Download demo - 1.42 MB

Introduction

These days, I started using EF code first and thought about how could I take advantage from it for my recent project. My project is based on MVC3 and there are some challenges to continue updating this project. At that time, I must finish my job in a very short deadline so fast so good I just define some data access interfaces and implemented them with EF4.

There are some things in my project troubling me:

I have used the EF entities in my controllers anywhere that there is a connection translation error throwing infrequently.

Modules coupling degree becoming closed.

Manage services and contexts life cycle are difficult.

Obviously, it needs to refactor my project with a new architecture designing.

Preparing

Before starting my work, I need to do some researching and learning. I have read a large numbers of articles about DDD, SOA, EF code first, Dependency Injection pattern, Repository pattern even watch all web casts about MVC on ASP.NET and a week later...
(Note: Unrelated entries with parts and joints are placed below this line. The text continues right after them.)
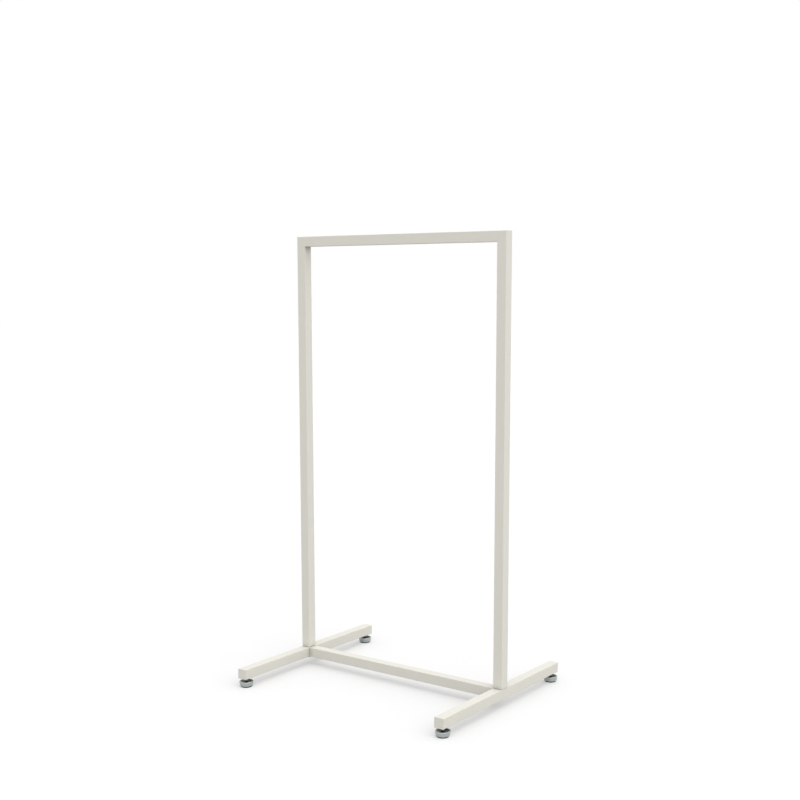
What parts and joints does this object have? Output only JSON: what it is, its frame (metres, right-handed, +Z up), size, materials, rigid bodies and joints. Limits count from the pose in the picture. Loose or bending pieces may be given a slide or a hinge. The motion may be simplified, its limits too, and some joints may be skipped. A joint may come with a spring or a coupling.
{
  "type": "partition wall",
  "caption": "Free-standing partition wall frame of white square steel tube: a tall open portal on cross foot bars with a low rail and swivel levelling feet.",
  "frame": {"origin": "on the floor, below the middle of the frame", "axes": "+Z up, +X to the right seen from the front, front is -Y"},
  "size_m": [1.017, 0.837, 1.8],
  "materials": {
    "powder_coat": "warm off-white powder coat, low sheen, very fine orange peel",
    "plated_steel": "bright zinc plating, turned",
    "bright_steel": "plain steel fasteners, satin",
    "black_rubber": "matt black rubber"
  },
  "bodies": {
    "frame": {"left_upright": "powder_coat", "right_upright": "powder_coat", "top_rail": "powder_coat", "bottom_rail": "powder_coat", "left_foot_bar": "powder_coat", "right_foot_bar": "powder_coat", "end_plate_front_left": "powder_coat", "end_plate_back_left": "powder_coat", "end_plate_front_right": "powder_coat", "end_plate_back_right": "powder_coat", "upright_plug_left": "bright_steel", "upright_plug_right": "bright_steel", "base_bolt_left": "bright_steel", "base_bolt_right": "bright_steel", "base_washer_left": "bright_steel", "base_washer_right": "bright_steel", "foot_insert_front_left": "plated_steel", "foot_insert_back_left": "plated_steel", "foot_insert_front_right": "plated_steel", "foot_insert_back_right": "plated_steel", "jam_nut_front_left": "plated_steel", "jam_nut_back_left": "plated_steel", "jam_nut_front_right": "plated_steel", "jam_nut_back_right": "plated_steel"},
    "foot_front_left": {"foot_pad_front_left": "plated_steel", "foot_sole_front_left": "black_rubber"},
    "stud_front_left": {"foot_stud_front_left": "plated_steel"},
    "foot_back_left": {"foot_pad_back_left": "plated_steel", "foot_sole_back_left": "black_rubber"},
    "stud_back_left": {"foot_stud_back_left": "plated_steel"},
    "foot_front_right": {"foot_pad_front_right": "plated_steel", "foot_sole_front_right": "black_rubber"},
    "stud_front_right": {"foot_stud_front_right": "plated_steel"},
    "foot_back_right": {"foot_pad_back_right": "plated_steel", "foot_sole_back_right": "black_rubber"},
    "stud_back_right": {"foot_stud_back_right": "plated_steel"}
  },
  "joints": [
    {"name": "foot_height_front_left", "type": "slide", "parent": "frame", "child": "foot_front_left", "axis": [0, 0, 1], "range_m": [-0.0105, 0.006]},
    {"name": "stud_turn_front_left", "type": "hinge", "parent": "foot_front_left", "child": "stud_front_left", "pos_m": [-0.48, -0.39, 0.02], "axis": [0, 0, 1], "range_deg": [-2520, 1440]},
    {"name": "foot_height_back_left", "type": "slide", "parent": "frame", "child": "foot_back_left", "axis": [0, 0, 1], "range_m": [-0.0105, 0.006]},
    {"name": "stud_turn_back_left", "type": "hinge", "parent": "foot_back_left", "child": "stud_back_left", "pos_m": [-0.48, 0.39, 0.02], "axis": [0, 0, 1], "range_deg": [-2520, 1440]},
    {"name": "foot_height_front_right", "type": "slide", "parent": "frame", "child": "foot_front_right", "axis": [0, 0, 1], "range_m": [-0.0105, 0.006]},
    {"name": "stud_turn_front_right", "type": "hinge", "parent": "foot_front_right", "child": "stud_front_right", "pos_m": [0.48, -0.39, 0.02], "axis": [0, 0, 1], "range_deg": [-2520, 1440]},
    {"name": "foot_height_back_right", "type": "slide", "parent": "frame", "child": "foot_back_right", "axis": [0, 0, 1], "range_m": [-0.0105, 0.006]},
    {"name": "stud_turn_back_right", "type": "hinge", "parent": "foot_back_right", "child": "stud_back_right", "pos_m": [0.48, 0.39, 0.02], "axis": [0, 0, 1], "range_deg": [-2520, 1440]}
  ],
  "couplings": [
    {"joint": "stud_turn_front_left", "follows": "foot_height_front_left", "rad_per_m": 4188.8},
    {"joint": "stud_turn_back_left", "follows": "foot_height_back_left", "rad_per_m": 4188.8},
    {"joint": "stud_turn_front_right", "follows": "foot_height_front_right", "rad_per_m": 4188.8},
    {"joint": "stud_turn_back_right", "follows": "foot_height_back_right", "rad_per_m": 4188.8}
  ]
}
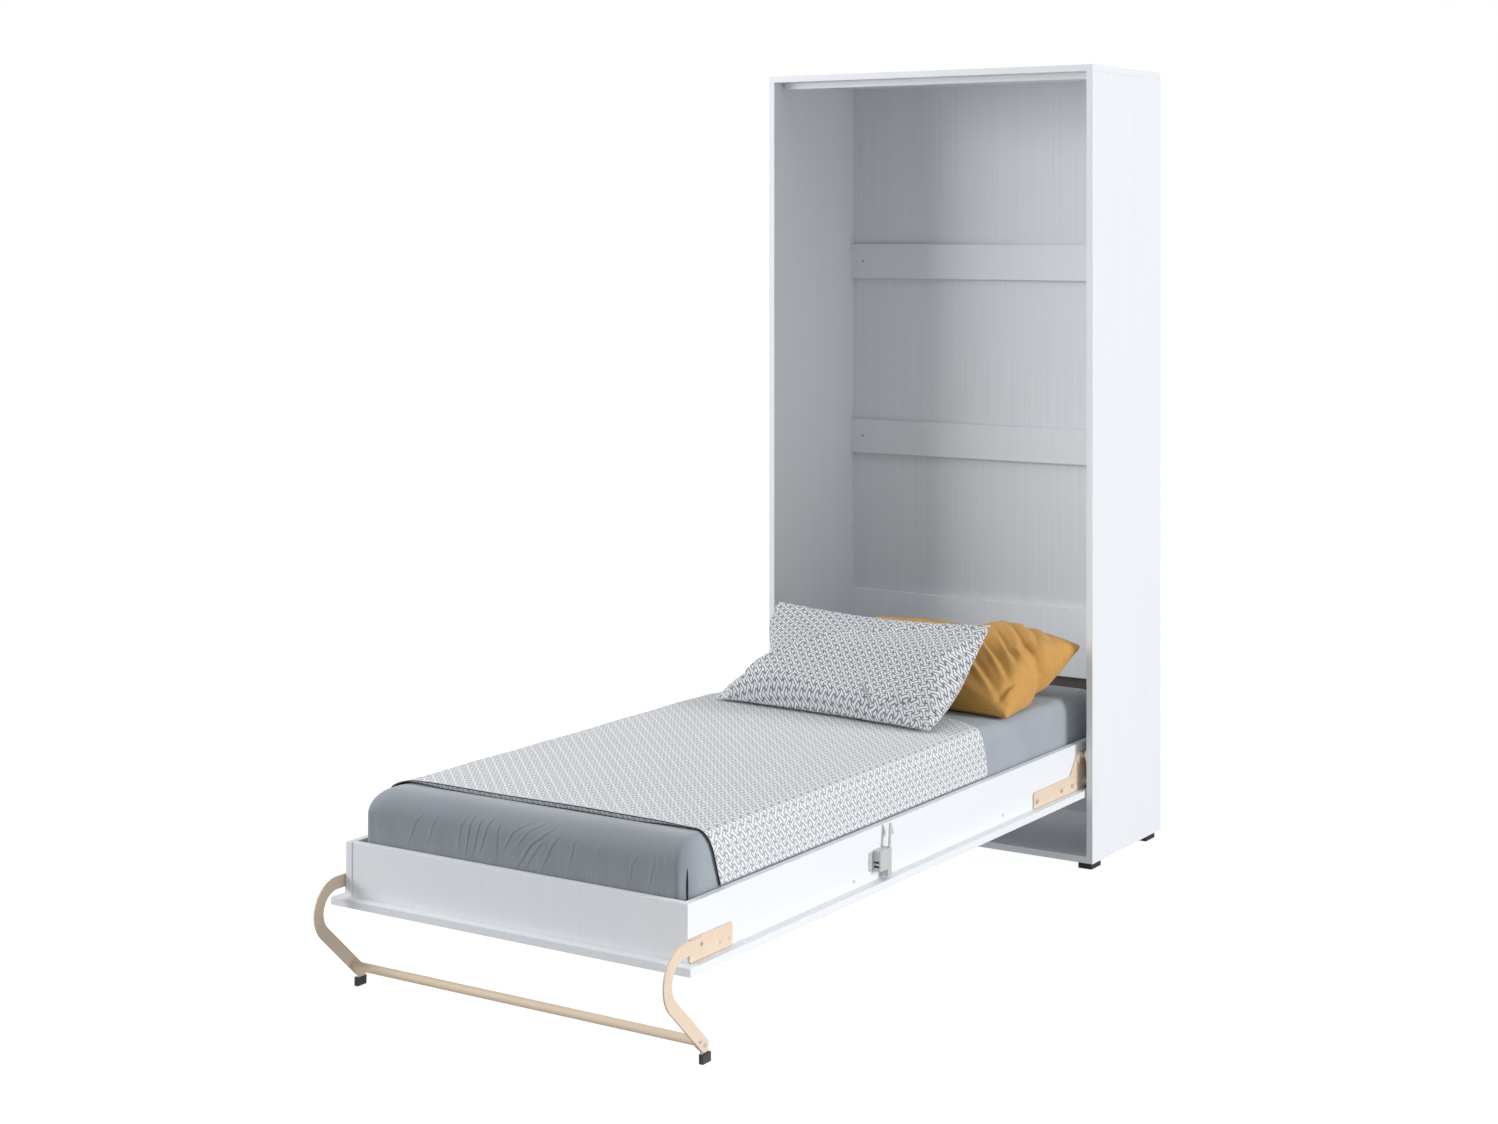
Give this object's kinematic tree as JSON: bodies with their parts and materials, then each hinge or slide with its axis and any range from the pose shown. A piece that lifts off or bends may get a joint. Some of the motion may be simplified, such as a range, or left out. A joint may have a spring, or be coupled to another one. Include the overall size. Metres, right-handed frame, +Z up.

I have really found some useful resources about those topics and I am sharing them below:

ASP.NET MVC Storefront Starter Kit videos

Repository Pattern- by Martin fowler

Microsoft Unity 2.0

A dependency injection library for .NET

"ASP.NET MVC 3 Service Location" - by Brad Wilson

Modeling

At first, I need to create the data model classes (the POCO objects) for this demo I will create Category and Product.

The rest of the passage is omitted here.